**COLLECTED MATERIAL**:

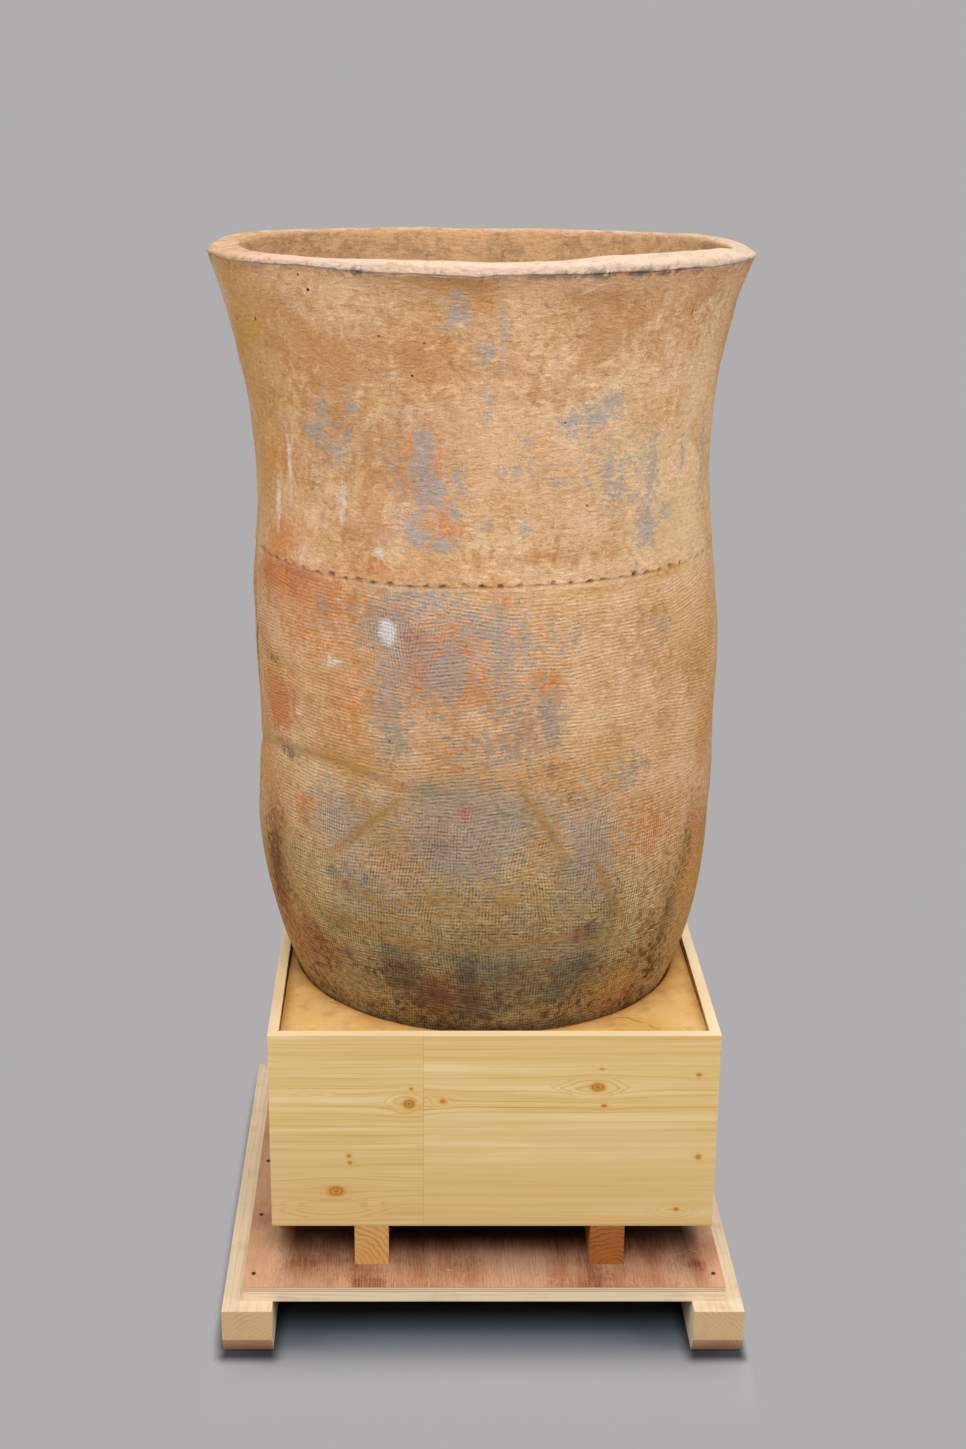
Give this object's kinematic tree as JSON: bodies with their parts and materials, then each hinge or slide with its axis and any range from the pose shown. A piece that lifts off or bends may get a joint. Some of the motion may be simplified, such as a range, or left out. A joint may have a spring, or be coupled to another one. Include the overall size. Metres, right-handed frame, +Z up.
{
  "type": "burial jar",
  "caption": "Large fired clay burial jar with a flared mouth and round base, bedded in foam in an open pine box on bearers and a plywood pallet.",
  "frame": {"origin": "on the floor, under the middle of the whole object's footprint", "axes": "+Z up, out of the jar's mouth; +X to the right and -Y to the front, as the picture shows the object"},
  "size_m": [1.0124, 1, 2.055],
  "materials": {
    "fired_clay": "unglazed low-fired clay, smoothed above and paddled below, matt",
    "yellowed_foam": "aged soft foam padding, matt",
    "pine_panel": "planed edge-glued pine panel, satin",
    "sawn_pine": "sawn pine timber, bare",
    "red_plywood": "reddish hardwood-faced plywood, scuffed",
    "nail_steel": "dull wire nail steel"
  },
  "bodies": {
    "pallet": {"skid_left": "sawn_pine", "skid_right": "sawn_pine", "cross_board_1": "sawn_pine", "cross_board_2": "sawn_pine", "cross_board_3": "sawn_pine", "cross_board_4": "sawn_pine", "cross_board_5": "sawn_pine", "deck_plywood": "red_plywood", "deck_nail_left_1": "nail_steel", "deck_nail_left_2": "nail_steel", "deck_nail_left_3": "nail_steel", "deck_nail_left_4": "nail_steel", "deck_nail_left_5": "nail_steel", "deck_nail_right_1": "nail_steel", "deck_nail_right_2": "nail_steel", "deck_nail_right_3": "nail_steel", "deck_nail_right_4": "nail_steel", "deck_nail_right_5": "nail_steel", "bearer_left": "sawn_pine", "bearer_right": "sawn_pine"},
    "crate": {"box_front": "pine_panel", "box_back": "pine_panel", "box_left": "pine_panel", "box_right": "pine_panel", "box_floor": "pine_panel", "cleat_front_left": "sawn_pine", "cleat_front_right": "sawn_pine", "cleat_back_left": "sawn_pine", "cleat_back_right": "sawn_pine", "foam_sheet_1": "yellowed_foam", "foam_sheet_2": "yellowed_foam", "foam_sheet_3": "yellowed_foam", "foam_sheet_4": "yellowed_foam"},
    "jar": {"jar": "fired_clay"}
  },
  "joints": [
    {"name": "crate_lift", "type": "slide", "parent": "pallet", "child": "crate", "axis": [0, 0, 1], "range_m": [0, 0.3]},
    {"name": "jar_lift", "type": "slide", "parent": "crate", "child": "jar", "axis": [0, 0, 1], "range_m": [0, 0.4]}
  ]
}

**THE TASK**:
From the listing above, copy every line that holds the string "with".

**THE ANSWER**:
Give this object's kinematic tree as JSON: bodies with their parts and materials, then each hinge or slide with its axis and any range from the pose shown. A piece that lifts off or bends may get a joint. Some of the motion may be simplified, such as a range, or left out. A joint may have a spring, or be coupled to another one. Include the overall size. Metres, right-handed frame, +Z up.
  "caption": "Large fired clay burial jar with a flared mouth and round base, bedded in foam in an open pine box on bearers and a plywood pallet.",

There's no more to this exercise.